Ex-Principal Who Made Holocaust Comments Faces Firing Next Week

BOCA RATON, Fla. (Sun Sentinel/TNS) —
Boca Raton, Fla., residents and observers across the U.S. have anxiously awaited William Latson’s reckoning, after the former principal told a parent he couldn’t say whether the Holocaust was real. (Bruce Bennett/Palm Beach Post/TNS)

Boca Raton residents and observers across the country have anxiously awaited William Latson’s reckoning, after the former principal told a parent he couldn’t say whether the Holocaust was real.

That day will come next week when Palm Beach County Schools Superintendent Donald Fennoy recommends Latson’s termination to the county school board on Oct. 30. That’s 3 1/2 months after his comments came to light, sparking national outcry about Holocaust denial and insufficient education about the world’s genocides. Latson, who had led Spanish River High since 2011, was removed from his post on July 8.

Fennoy told Latson in a letter dated Oct. 11 that a school district personnel investigation found grounds to fire him.

“I hereby inform you that there is ‘just cause,’ which can be substantiated by clear and convincing evidence, to warrant your termination from your position as a Principal,” Fennoy wrote.

The letter does not detail the investigation’s findings but accuses Latson of violating the school district’s code of ethics and the state’s code of professional conduct for school principals.

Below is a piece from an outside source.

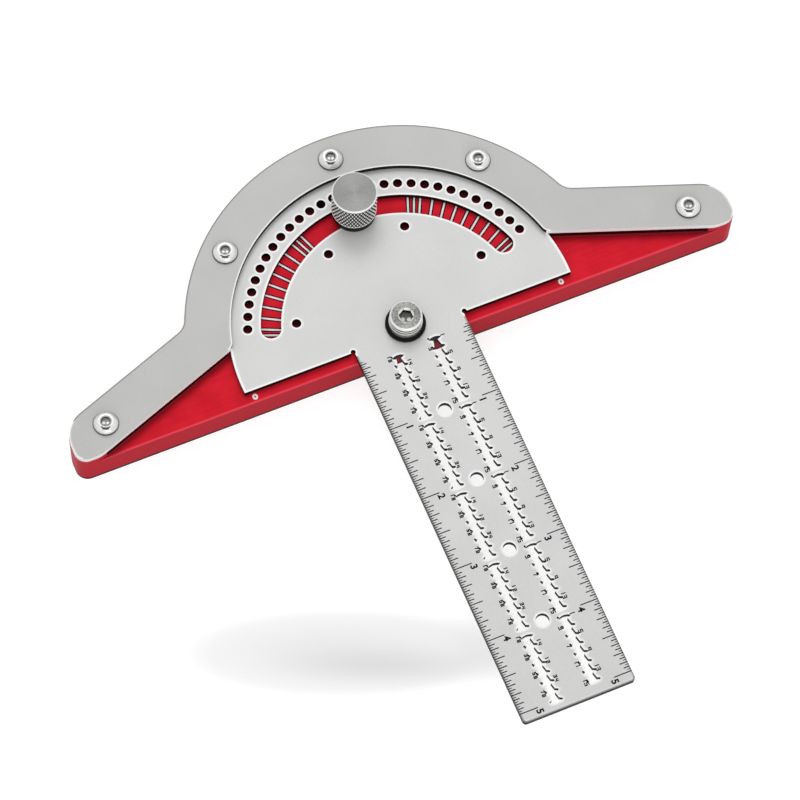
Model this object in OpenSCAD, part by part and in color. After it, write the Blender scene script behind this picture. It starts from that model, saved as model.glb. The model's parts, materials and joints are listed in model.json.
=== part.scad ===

Fennoy wrote that he will recommend suspending Latson without pay starting Oct. 31 and then terminating him from the district on Nov. 21. The three-week suspension allows Latson time to appeal the termination, the letter says.

Fennoy originally said that Latson’s contract should not be renewed. Florida politicians and a national civil rights group, dissatisfied with Latson’s reassignment to another school district post after his comments became public, had been calling for him to resign or be fired by the school district.

The Palm Beach County School District said it would need to complete its own detailed investigation affording Latson his “due process rights” before potentially ending his employment.

The state Department of Education also was investigating the incident.

“The comments were so shocking and egregious,” said School Board member Karen Brill. “It was an embarrassment to the school district. We need to get some closure on this.”

In 2018, Latson told a parent, who was seeking information about Spanish River’s Holocaust curriculum, that he had to remain “politically neutral” — sensitive not only to advocates of Holocaust education but to those who deny the annihilation of 6 million Jews during World War II.

“I can’t say the Holocaust is a factual, historical event because I am not in a position to do so as a school district employee,” Latson wrote to the parent, whose name is redacted from the emails released by the school district.

Both Latson and the parent he emailed could not be reached Tuesday.

“Our schools can never be fact-neutral environments,” Fennoy said in a video released by the school district. Fennoy acknowledged the “distress, the anger and the heartbreak” caused by Latson’s comments.

Latson’s comments enraged many residents of Boca Raton, the home of more than 400 Holocaust survivors and many families whose relatives were killed by the Nazis. South Florida has the second largest number of Holocaust survivors in the U.S., behind New York.